To do otherwise will leave considerable ongoing uncertainty for the scientific community and society generally. Two years ago an Australian company, as licensee for an American biotechnology company, sought to prevent Australian hospitals and medical laboratories from testing for breast and ovarian cancer, threatening to sue them for breach of patents if they proceeded without paying thousands of dollars for the company to perform the ‘patented’ genetic testing. Under wide public pressure, rightly, it backed down, but its actions highlighted the disturbing situation that people suffering life-threatening diseases could be denied the tests and treatments that could help them, because a corporation held a patent on the naturally occurring genes that were part of the make-up of their bodies. To retreat to the fundamental basis of patent law: patents are granted for inventions, as we say, not for discoveries of naturally occurring biological materials such as our genes.

That is what this bill strikes. It will clarify that important difference. In doing so it will remove the threat that patents on genes hold to monopolise and therefore restrict vital research.

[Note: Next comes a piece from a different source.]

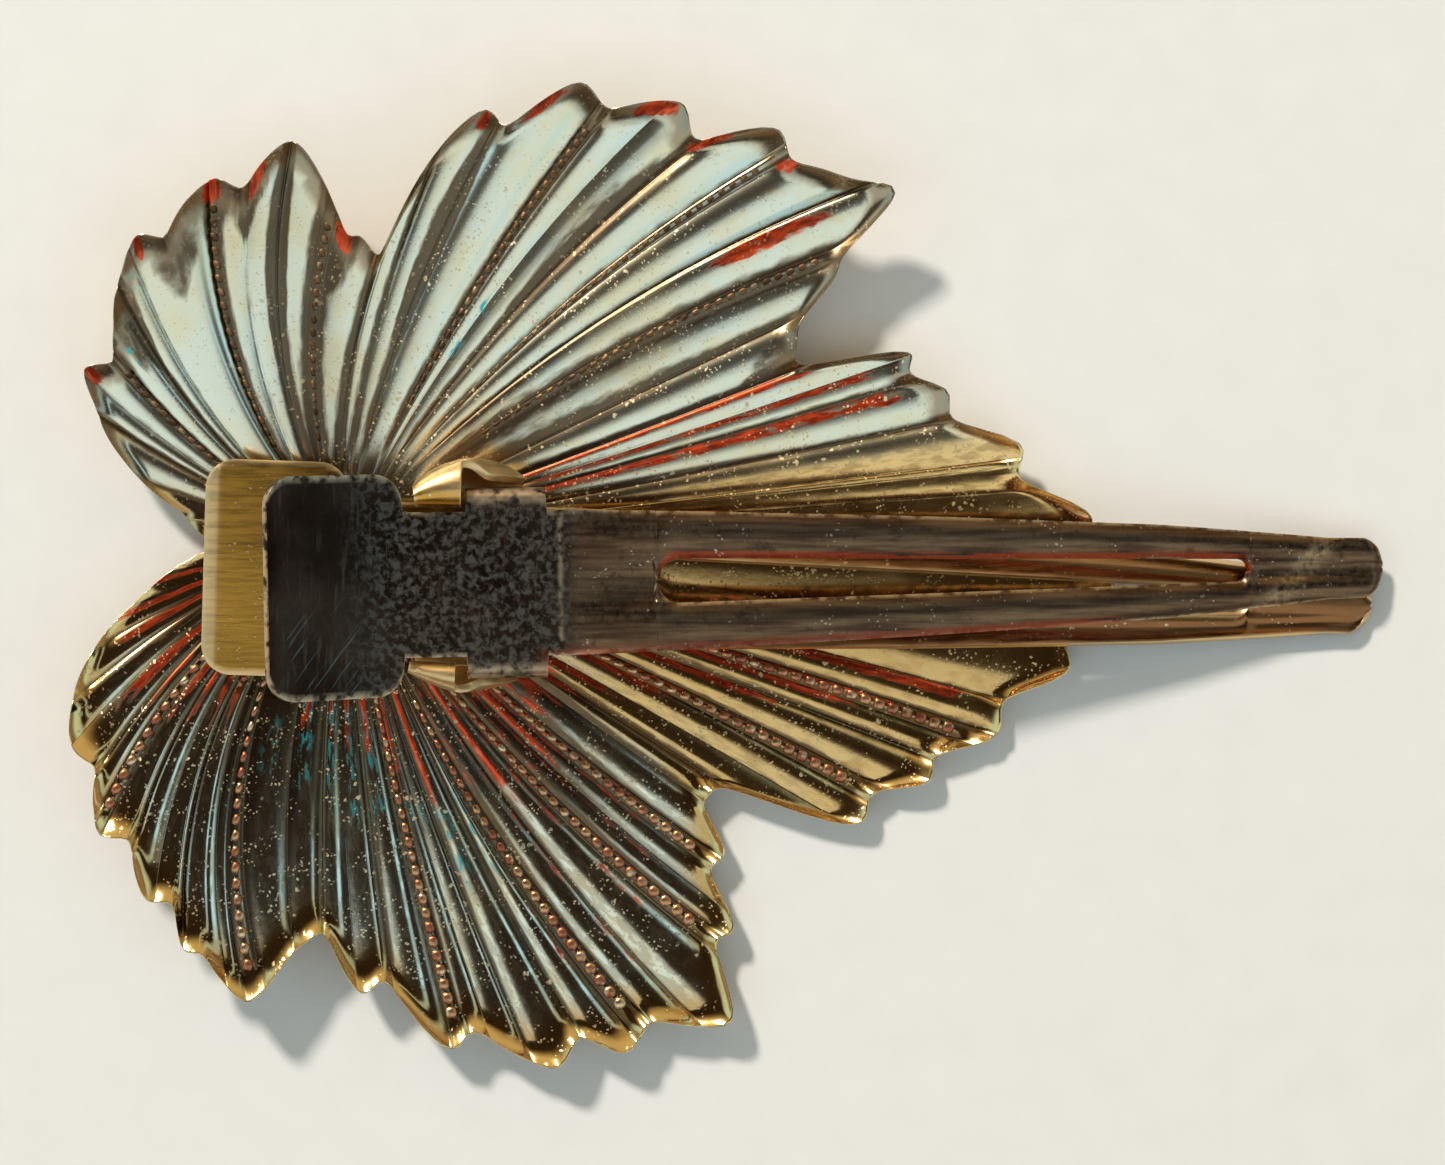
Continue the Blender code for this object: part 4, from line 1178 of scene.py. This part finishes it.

It could indeed accelerate scientific competition and innovation which lead to the knowledge and the breakthroughs to understanding illnesses and disease and eventually the medical inventions that provide cures or better treatments. While the very genes and biological material that form our make-up will not be patentable, unique processes that provide for their isolation, purification or synthesis will be, thus affording patent protection to biotechnology breakthroughs, just as now. The biotechnology industry will continue to have the scope to patent true inventions.

Two years ago at the height of the concerns over gene patents in Australia, the Senate Community Affairs Committee began an inquiry into this complicated issue. Its report was handed down just three months ago. While that report did not call for a ban on gene patents, it did call for patent laws to be updated to ensure that research into cancer and other diseases could proceed unhindered by threats of patent infringement. It also called for a government response to various national reviews, reports and inquiries into gene patents by mid 2011.

This bill is now being scrutinised by a Senate committee, which should ensure that there are no unintended consequences from these amendments and alleviate concerns that it holds a threat to scientific innovation and research. That committee is also due to report in June. No doubt there will be amendments to the bill, but the parliament will be able to proceed on this critical matter if the government does not.

As renowned scientist Professor Ian Frazer warned in late 2009:

Science sits on the cusp of a surge in the use of genes in the diagnosis and treatment for major illnesses.

…            …            …

It is crucial we address this issue now, before the wave of gene technology breaks.

As the inventor of the cervical cancer vaccine, Gardasil, Professor Frazer has benefited greatly from patent law. But he, like so many others, believes that genes are not inventions and they should not be patented. Nobody should be able to own part of each and every one of us. I commend the bill to the House.

Bill read a first time.


The DEPUTY SPEAKER (Hon. BC Scott)—In accordance with standing order 41, the second reading will be made an order of the day for the next sitting.